start PROVIDED MATERIAL

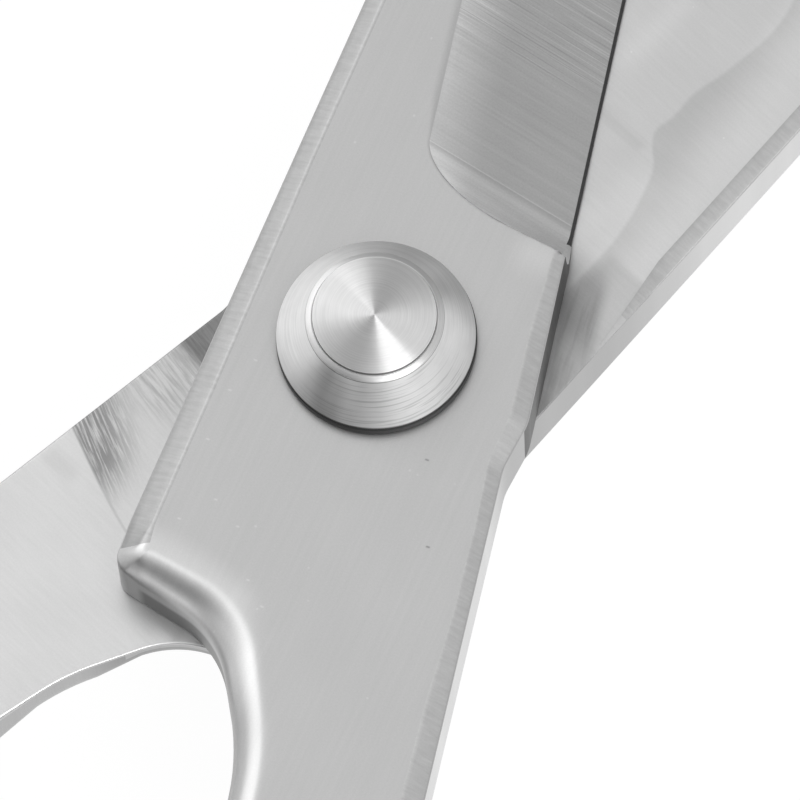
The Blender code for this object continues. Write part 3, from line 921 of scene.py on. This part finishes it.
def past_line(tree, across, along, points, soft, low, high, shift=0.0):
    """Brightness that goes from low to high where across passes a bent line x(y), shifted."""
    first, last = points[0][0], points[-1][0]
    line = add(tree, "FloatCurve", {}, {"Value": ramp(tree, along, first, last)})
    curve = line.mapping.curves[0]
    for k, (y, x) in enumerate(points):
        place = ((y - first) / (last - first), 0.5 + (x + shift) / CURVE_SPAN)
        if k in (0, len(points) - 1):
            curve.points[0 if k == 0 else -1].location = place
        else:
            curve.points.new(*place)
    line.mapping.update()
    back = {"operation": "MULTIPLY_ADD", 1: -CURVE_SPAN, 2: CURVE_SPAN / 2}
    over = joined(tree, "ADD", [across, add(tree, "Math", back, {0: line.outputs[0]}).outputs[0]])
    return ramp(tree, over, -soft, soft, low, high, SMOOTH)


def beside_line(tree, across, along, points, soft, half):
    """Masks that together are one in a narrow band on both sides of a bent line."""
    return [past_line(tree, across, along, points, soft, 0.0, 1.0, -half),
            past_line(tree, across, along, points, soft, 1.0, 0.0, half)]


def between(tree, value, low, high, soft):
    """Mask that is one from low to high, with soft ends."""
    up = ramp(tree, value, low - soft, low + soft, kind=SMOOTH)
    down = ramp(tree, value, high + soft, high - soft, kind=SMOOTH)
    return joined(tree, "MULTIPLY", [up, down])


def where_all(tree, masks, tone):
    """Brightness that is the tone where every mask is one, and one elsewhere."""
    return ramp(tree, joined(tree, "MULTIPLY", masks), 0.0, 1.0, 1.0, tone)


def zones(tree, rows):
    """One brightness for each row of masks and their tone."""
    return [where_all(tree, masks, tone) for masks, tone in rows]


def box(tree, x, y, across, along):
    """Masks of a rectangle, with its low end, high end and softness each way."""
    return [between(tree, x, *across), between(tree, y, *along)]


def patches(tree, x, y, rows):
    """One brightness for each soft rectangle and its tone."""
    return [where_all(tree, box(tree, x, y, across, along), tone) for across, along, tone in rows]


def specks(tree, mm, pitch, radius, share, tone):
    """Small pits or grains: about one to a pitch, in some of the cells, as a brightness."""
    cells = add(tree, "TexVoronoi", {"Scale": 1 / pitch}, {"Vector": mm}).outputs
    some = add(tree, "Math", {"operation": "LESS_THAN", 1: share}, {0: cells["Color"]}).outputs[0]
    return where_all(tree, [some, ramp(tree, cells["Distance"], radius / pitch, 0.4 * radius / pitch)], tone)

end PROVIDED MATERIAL

● **EXERCISE DIRECTIONS**: Please repeat the listing exactly, with nothing left out.

● **ANSWER TO THE EXERCISE**:
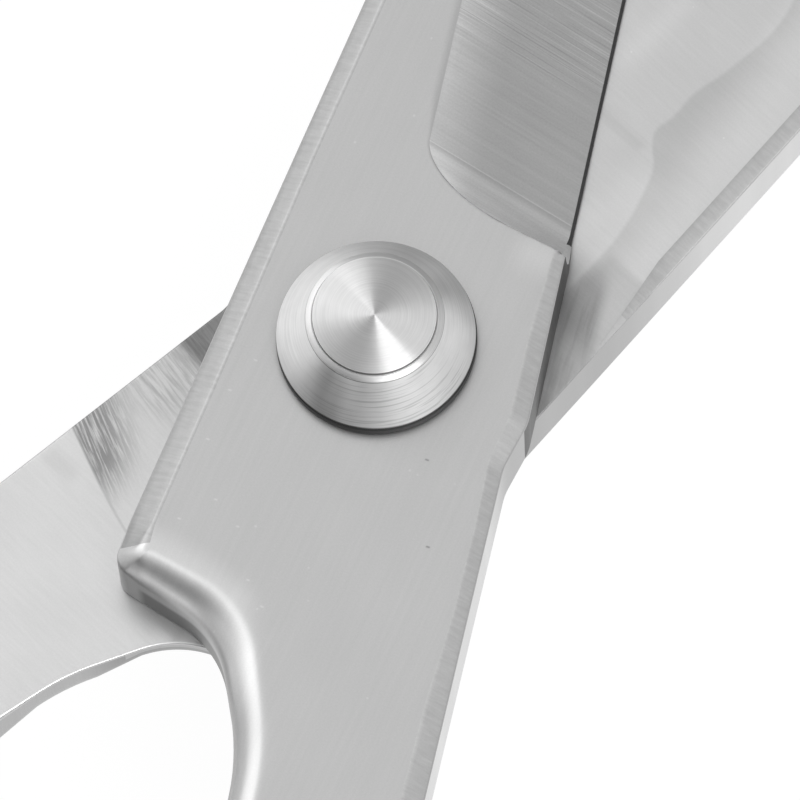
The Blender code for this object continues. Write part 3, from line 921 of scene.py on. This part finishes it.
def past_line(tree, across, along, points, soft, low, high, shift=0.0):
    """Brightness that goes from low to high where across passes a bent line x(y), shifted."""
    first, last = points[0][0], points[-1][0]
    line = add(tree, "FloatCurve", {}, {"Value": ramp(tree, along, first, last)})
    curve = line.mapping.curves[0]
    for k, (y, x) in enumerate(points):
        place = ((y - first) / (last - first), 0.5 + (x + shift) / CURVE_SPAN)
        if k in (0, len(points) - 1):
            curve.points[0 if k == 0 else -1].location = place
        else:
            curve.points.new(*place)
    line.mapping.update()
    back = {"operation": "MULTIPLY_ADD", 1: -CURVE_SPAN, 2: CURVE_SPAN / 2}
    over = joined(tree, "ADD", [across, add(tree, "Math", back, {0: line.outputs[0]}).outputs[0]])
    return ramp(tree, over, -soft, soft, low, high, SMOOTH)


def beside_line(tree, across, along, points, soft, half):
    """Masks that together are one in a narrow band on both sides of a bent line."""
    return [past_line(tree, across, along, points, soft, 0.0, 1.0, -half),
            past_line(tree, across, along, points, soft, 1.0, 0.0, half)]


def between(tree, value, low, high, soft):
    """Mask that is one from low to high, with soft ends."""
    up = ramp(tree, value, low - soft, low + soft, kind=SMOOTH)
    down = ramp(tree, value, high + soft, high - soft, kind=SMOOTH)
    return joined(tree, "MULTIPLY", [up, down])


def where_all(tree, masks, tone):
    """Brightness that is the tone where every mask is one, and one elsewhere."""
    return ramp(tree, joined(tree, "MULTIPLY", masks), 0.0, 1.0, 1.0, tone)


def zones(tree, rows):
    """One brightness for each row of masks and their tone."""
    return [where_all(tree, masks, tone) for masks, tone in rows]


def box(tree, x, y, across, along):
    """Masks of a rectangle, with its low end, high end and softness each way."""
    return [between(tree, x, *across), between(tree, y, *along)]


def patches(tree, x, y, rows):
    """One brightness for each soft rectangle and its tone."""
    return [where_all(tree, box(tree, x, y, across, along), tone) for across, along, tone in rows]


def specks(tree, mm, pitch, radius, share, tone):
    """Small pits or grains: about one to a pitch, in some of the cells, as a brightness."""
    cells = add(tree, "TexVoronoi", {"Scale": 1 / pitch}, {"Vector": mm}).outputs
    some = add(tree, "Math", {"operation": "LESS_THAN", 1: share}, {0: cells["Color"]}).outputs[0]
    return where_all(tree, [some, ramp(tree, cells["Distance"], radius / pitch, 0.4 * radius / pitch)], tone)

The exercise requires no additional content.